As with Chrysler, the task force said an expedited, court-supervised process to extinguish unsustainable liabilities may be needed. However, officials also said the administration "is prepared to stand by GM throughout this process to ensure that GM emerges with a fresh start and a promising future."
No such assurance was offered to Chrysler.
Obama Urges Automakers to Clean Up Their Act
The goal of the Obama administration extends beyond returning GM and Chrysler to profitability, to ushering in a new era of technological advancement and more fuel-efficient vehicles.
"I'm confident that if each are willing to do their part, if all of us are doing our part, then this restructuring, as painful as it will be in the short term, will mark not an end, but a new beginning for a great American industry - an auto industry that is once more out-competing the world; a 21st century auto industry that is creating new jobs, unleashing new prosperity, and manufacturing the fuel-efficient cars and trucks that will carry us towards an energy-independent future," Obama said yesterday.
Part of the reason the administration required Chrysler to partner with Fiat was that, in addition to managerial expertise, the Italian carmaker has more fuel-efficient technology.
And in addition to the capital and direction being offered directly to GM and Chrysler, the Obama administration aims to create an incentive program meant to increase the companies' car sales.
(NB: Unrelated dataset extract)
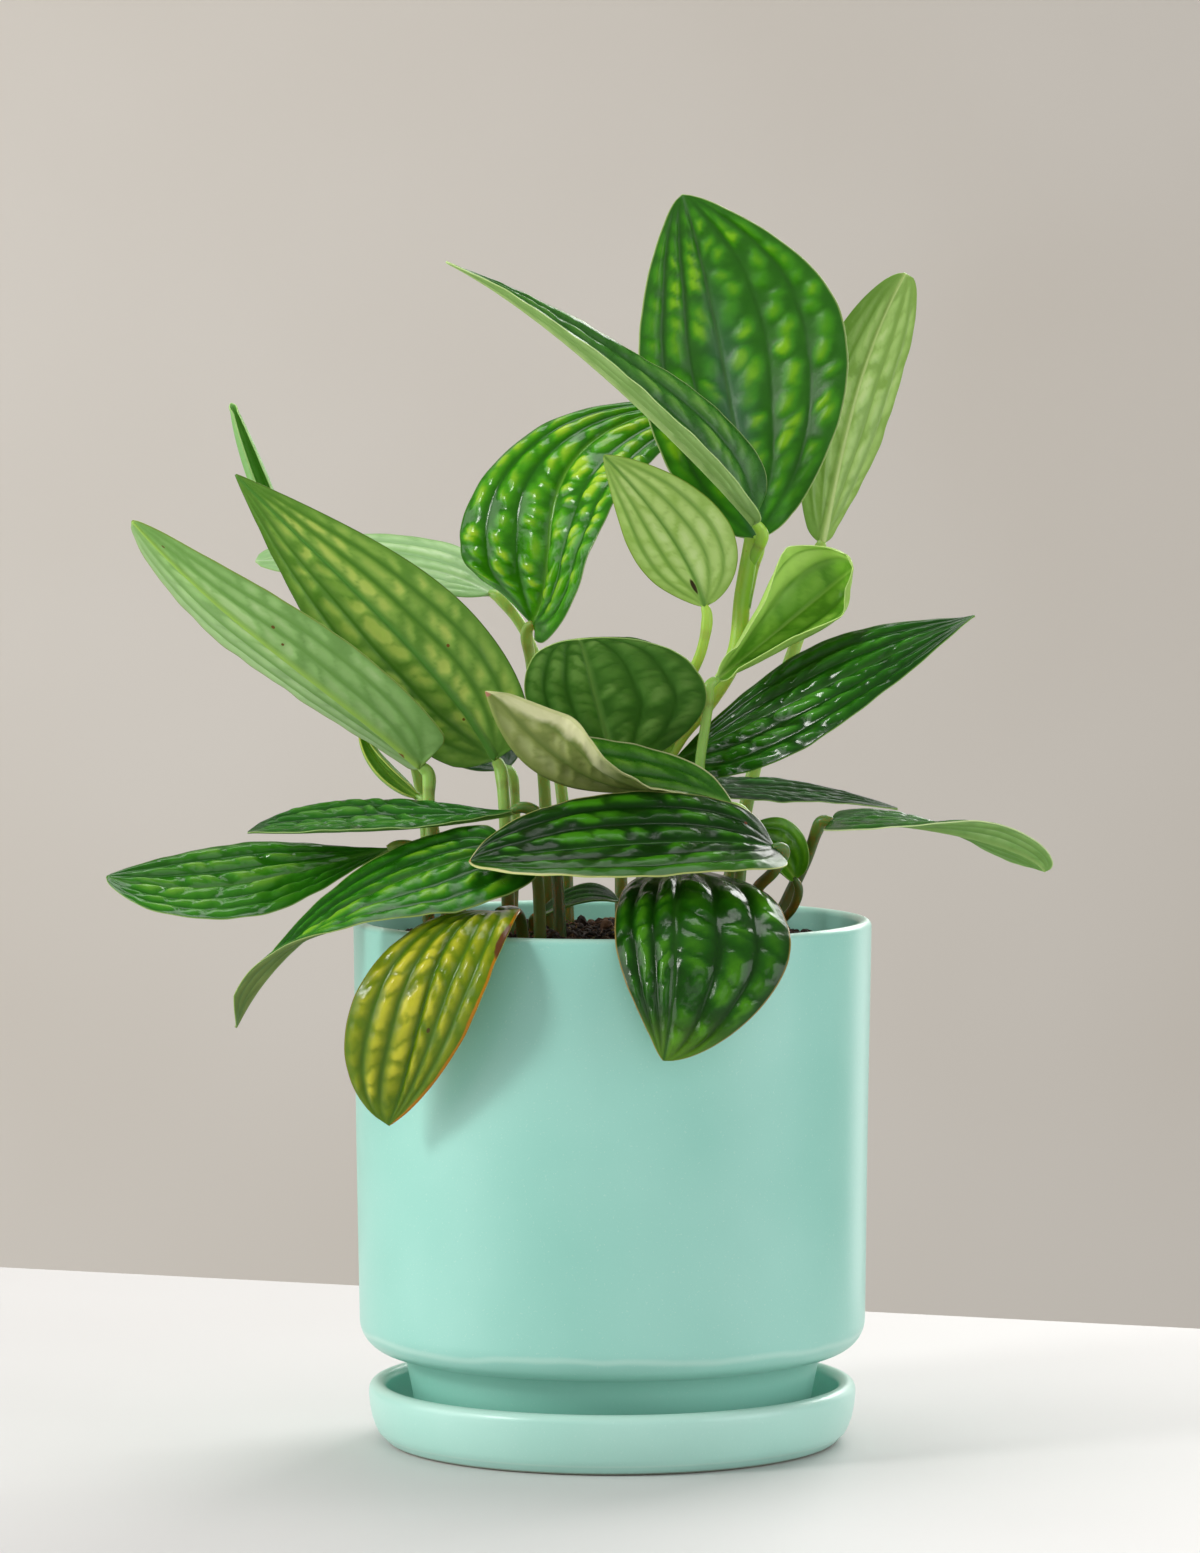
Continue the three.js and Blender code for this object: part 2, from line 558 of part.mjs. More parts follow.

Obama will work with Congress to use parts of the $787 billion economic stimulus package to fund a program that would give consumers a "generous credit" when they replace an older, less fuel-efficient car and buy a new, cleaner vehicle.
"I am absolutely committed to working with Congress and the auto companies to meet one goal: The United States of America will lead the world in building the next generation of clean cars," Obama said.